Na sequência, Mayara fez uma pausa para um emocionante discurso em homenagem ao ex-integrante e fundador Cristiano Fusco, falecido no início do mês em decorrência de um câncer. Comovendo o público, a banda dedicou a ele “Abduction Was the Case”, do clássico álbum The Unholy Spell (2001).
O setlist seguiu com uma seleção poderosa de músicas já conhecidas, como “Raise Your Horns”, “Murder of a God” e “Pull the Trigger”. A grande surpresa da noite foi a participação especial da vocalista Leather Leone no single “Warrior”, uma música de pegada mais próxima do heavy metal tradicional, destoando do estilo característico do Torture Squad, mas agradando pela inovação. A banda entregou uma performance brutal, enérgica e visualmente impecável, digna de um show de headline.
Para encerrar o primeiro Dark Dimensions Fest com chave de ouro e com a casa completamente lotada, foi a vez da banda Nervosa tomar o palco, após um atraso de mais de 30 minutos. O show teve um significado especial por dois motivos: além de marcar o início das atividades do grupo em 2025, celebrou o aniversário de 15 anos da banda. Apesar de ser o headliner, o cenário foi mais simples em comparação ao Torture Squad, com apenas uma bandeira decorando o fundo. O setlist abriu com “Seed of Death”, “Behind the Wall” e “Death!” — esta última precedida por um discurso da vocalista Prika Amaral sobre a importância de não permitir que atitudes opressoras limitem as mulheres. Desde os primeiros acordes, os fãs responderam com mosh pits gigantes na pista, enquanto Prika comandava os coros de “hey, hey”, elevando ainda mais a energia do público. Antes de “Kill the Silence”, a vocalista aproveitou para explicar a ausência da baixista Hel Pyre, que ficou de fora do show por ter se tornado mãe recentemente. Prika reforçou seu compromisso com a igualdade, afirmando que “não iria tirar a oportunidade de uma mulher por agora ser mãe ou devido à gestação”.
No meio da apresentação, o público foi presentado com participações especiais: Alex Camargo, do Krisiun, subiu ao palco em “Ungrateful”, enquanto Mayara Puertas e Yasmin Amaral dividiram os vocais em “Cultura do Estupro”. Logo após, a energia seguiu em “Hostages”, “Kill or Die”, “Into Moshpit”, “Jailbreak” e “Endless Ambition”, fechando a noite. Nervosa entregou um set de 19 músicas, totalizando mais de uma hora no palco do Carioca Club, fazendo desta uma das apresentações mais longas de sua carreira.

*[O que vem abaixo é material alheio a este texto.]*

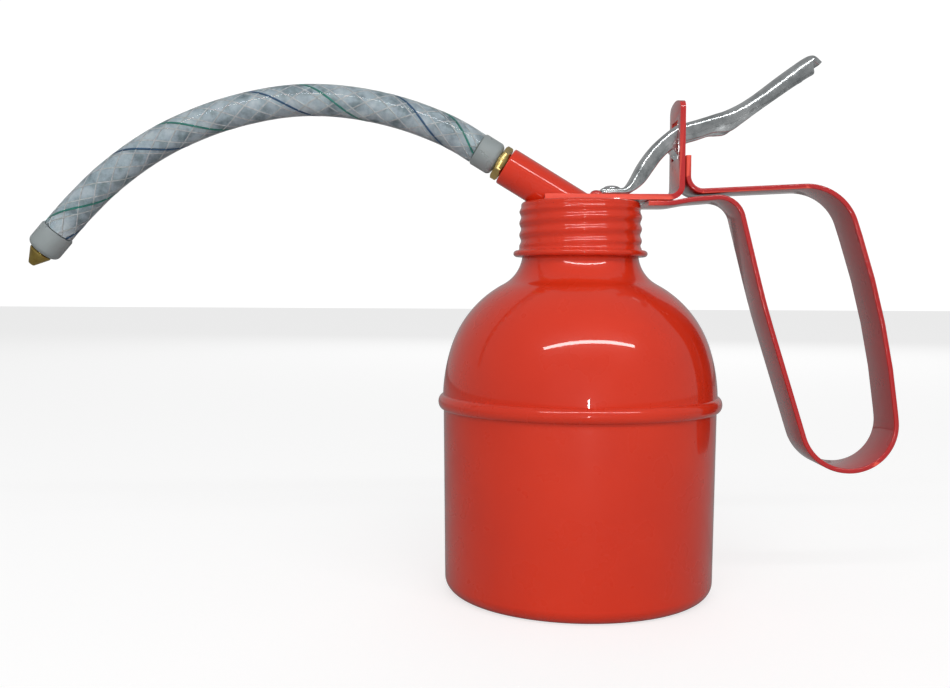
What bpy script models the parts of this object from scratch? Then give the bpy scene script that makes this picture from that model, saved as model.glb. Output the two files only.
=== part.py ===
"""Pump oil can with a flexible spout.

A drawn steel can carries a screw cap. Everything else rides on the cap: a bent bracket with a strap
handle, a lift pump that hangs through the neck, a thumb lever that rocks in the bracket's slot, and a
spout tube with a clear braided hose and a small brass nozzle.

Frame: metres, +Z up. The origin is on the can's axis, on the plane it stands on. The handle points
to +X and the spout to -X.
"""
import math

import bmesh
import bpy
from mathutils import Matrix, Vector

# ---------------------------------------------------------------- driving dimensions (metres)
GAP = 0.0003                 # clearance left between neighbouring pieces
SHEET = 0.0007               # body and cap sheet
CUT_OVER = 0.0010            # how far a cutter runs past the piece it cuts

BODY_RADIUS = 0.0476         # lower cup, just under the bead
BASE_RADIUS = 0.0469         # lower cup, above the bottom corner
BASE_CORNER = 0.0050
BASE_THICKNESS = 0.0008
CUP_TOP = 0.0668
BEAD_LOW = 0.0641            # lower edge of the rolled bead
BEAD_MIDDLE = 0.0665
BEAD_RADIUS = 0.0495
BEAD_HALF_HEIGHT = 0.0026
DOME_RADIUS = 0.0479
DOME_START = 0.0674
DOME_LOWER_ARC = 0.0600      # the long arc that leaves the bead
DOME_LOWER_ANGLE = math.radians(18.0)
DOME_UPPER_ARC = 0.0380
NECK_RADIUS = 0.0202
NECK_FILLET = 0.0125
NECK_TOP = 0.1340

THREAD_PITCH = 0.0041
THREAD_DEPTH = 0.0006
THREAD_PHASE = 0.1228        # height of a ridge's crest on the +X side
THREAD_LOW = 0.1198
THREAD_HIGH = 0.1345
THREAD_FADE = 0.0014
NECK_THREAD_RADIUS = 0.01975
CAP_THREAD_RADIUS = 0.0208
CAP_TOP = 0.1363
CAP_LOW = 0.1172
CAP_LIP_RADIUS = 0.0234
CAP_CORNER = 0.0012

GASKET_INNER = 0.0184
GASKET_OUTER = 0.0197
GASKET_LOW = 0.1343
GASKET_HIGH = 0.1352

BRACKET_THICKNESS = 0.0019
BRACKET_WIDTH = 0.0200
PLATE_LOW = 0.1366
PLATE_TOP = PLATE_LOW + BRACKET_THICKNESS
PLATE_FRONT = -0.0131
UPRIGHT_X = 0.0336           # middle of the upright's thickness
UPRIGHT_TOP = 0.1714
UPRIGHT_BEND = 0.0040
CROWN_RADIUS = 0.0300
CROWN_CORNER = 0.0030
SLOT_WIDTH = 0.0120
SLOT_LOW = 0.1510
SLOT_HIGH = 0.1643

STRAP_THICKNESS = 0.0017
STRAP_WIDTH = 0.0200
# Corners of the strap's centreline in the XZ plane, each with its bend radius.
STRAP_START = (0.0358, 0.1517)
STRAP_CORNERS = [
    (0.0358, 0.1394, 0.0051),
    (0.0887, 0.1421, 0.0175),
    (0.1048, 0.0948, 0.2900),
    (0.1107, 0.0422, 0.0158),
    (0.0802, 0.0446, 0.0164),
    (0.0626, 0.1001, 0.3000),
    (0.0528, 0.1381, 0.0085),
    (0.0370, 0.13675, 0.0200),
    (0.0305, 0.1355, 0.0200),
]
STRAP_END = (0.0223, 0.13545)

TOP_CUT_LOW = 0.1340         # the upright holes through the cap's top and the plate
TOP_CUT_HIGH = 0.1400
RIVET_X = 0.0046
RIVET_Y = 0.0076
RIVET_HEAD_RADIUS = 0.0020
RIVET_HEAD_HEIGHT = 0.0014
RIVET_SHANK_RADIUS = 0.0011
RIVET_TAIL_RADIUS = 0.0018
RIVET_TAIL_HEIGHT = 0.0006

PUMP_X = 0.0108              # axis of the pump and its rod
ROD_RADIUS = 0.0013
ROD_BOTTOM = 0.1030
ROD_HEAD_RADIUS = 0.0029
ROD_HEAD_LOW = 0.1412
ROD_HEAD_HEIGHT = 0.0010
BARREL_RADIUS = 0.00725
BARREL_BORE = 0.0060
BARREL_LOW = 0.0950
BARREL_CUT_LOW = 0.1000      # the spout is cut round the barrel from here up
BARREL_TOP = 0.1352
CHAMBER_TOP = 0.1300
GLAND_FLANGE_RADIUS = 0.0040
GLAND_TOP = 0.1395
GLAND_SHANK_RADIUS = 0.0024
GLAND_LOW = 0.1336
PACKING_LOW = 0.1319
PORT_RADIUS = 0.0022
PORT_START = -0.0400         # the oil port runs between these two places along the spout's axis
PORT_END = -0.0270

FOOT_TOP = 0.1010
FOOT_FLANGE_TOP = BARREL_LOW - GAP
FOOT_FLANGE_LOW = 0.0928
FOOT_LOW = 0.0880
FOOT_SHANK_RADIUS = BARREL_BORE - GAP
FOOT_SOCKET_TOP = 0.0930
INLET_RADIUS = 0.0018
VALVE_BALL_RADIUS = 0.0025
VALVE_SEAT_Z = 0.0970        # the seat cone's upper edge
VALVE_SEAT_HEIGHT = 0.0015
BALL_CHAMBER_RADIUS = 0.0033
RETAINER_RADIUS = 0.0044
RETAINER_HOLE = 0.0016
RETAINER_HEIGHT = 0.0008

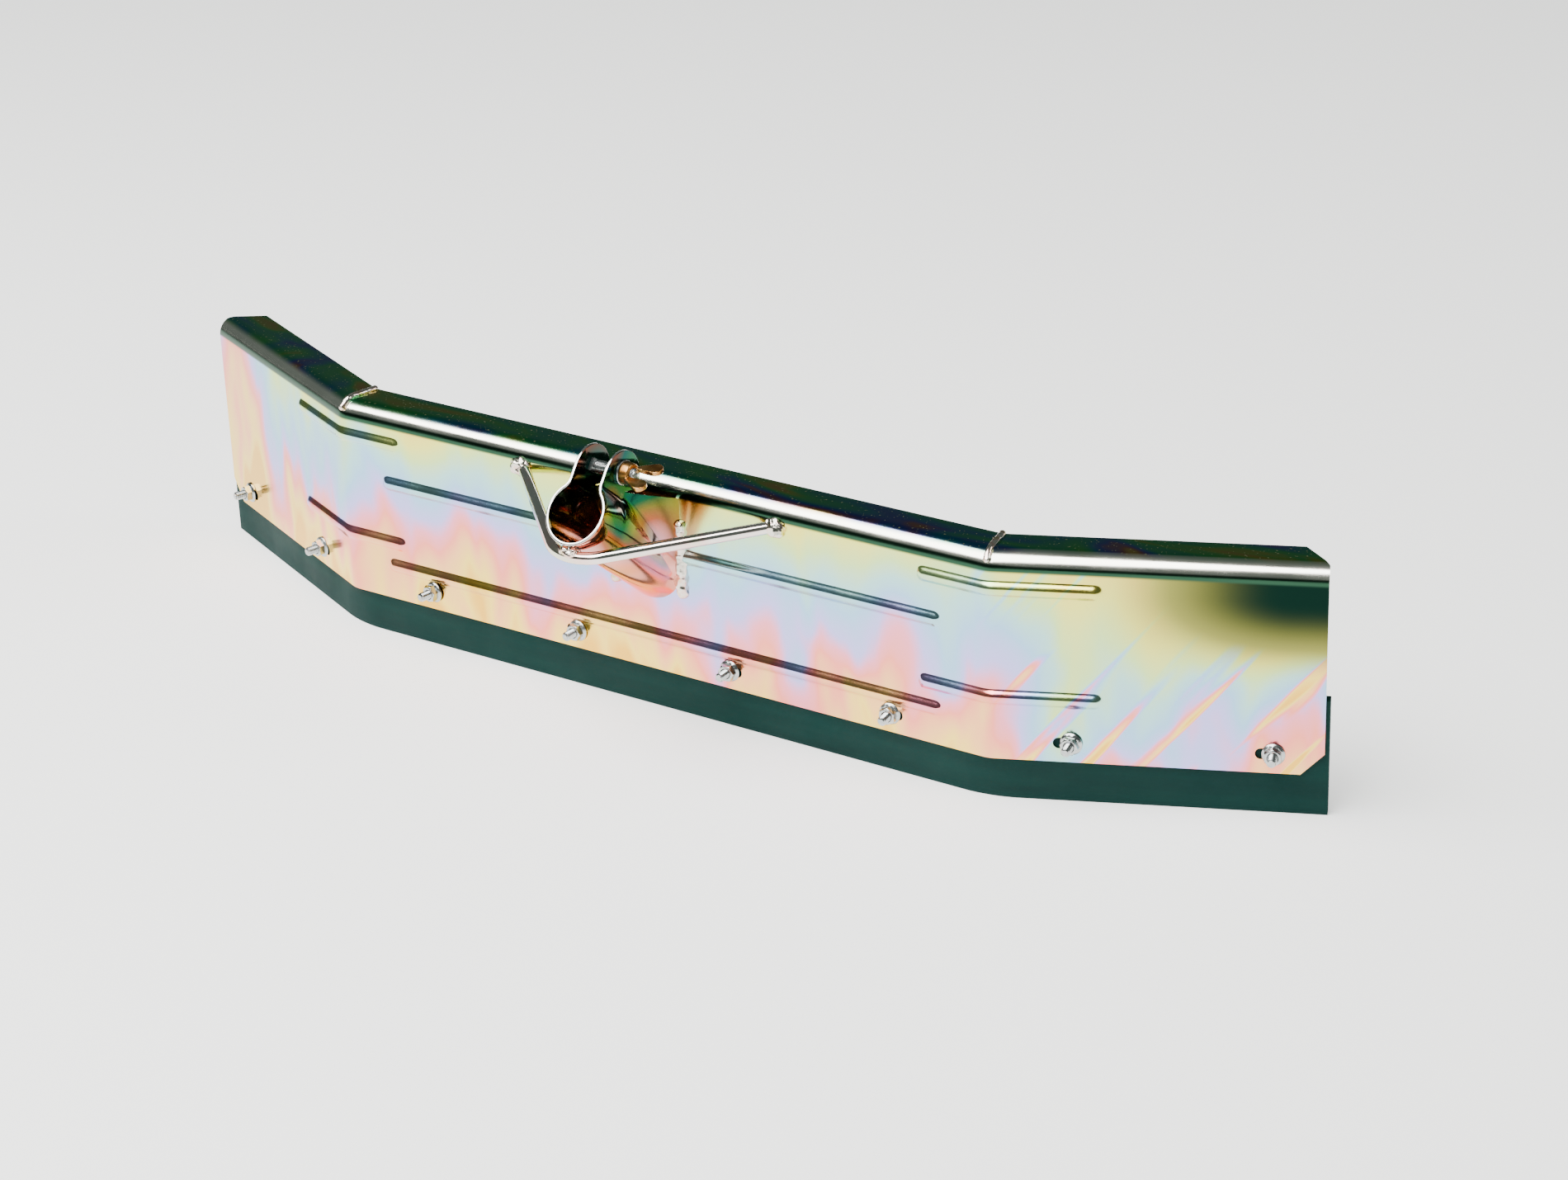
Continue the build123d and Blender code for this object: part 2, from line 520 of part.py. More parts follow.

Com isso, o primeiro Dark Dimensions Fest provou ser um evento que prezou pela música pesada com extremo cuidado. Apesar de alguns atrasos que impactaram ligeiramente a experiência geral, o problema não chegou a ser um grande incômodo, mas serve como um ponto de melhoria para futuras edições. Que essa marca importante para o metal continue crescendo e consolidando sua relevância no cenário musical.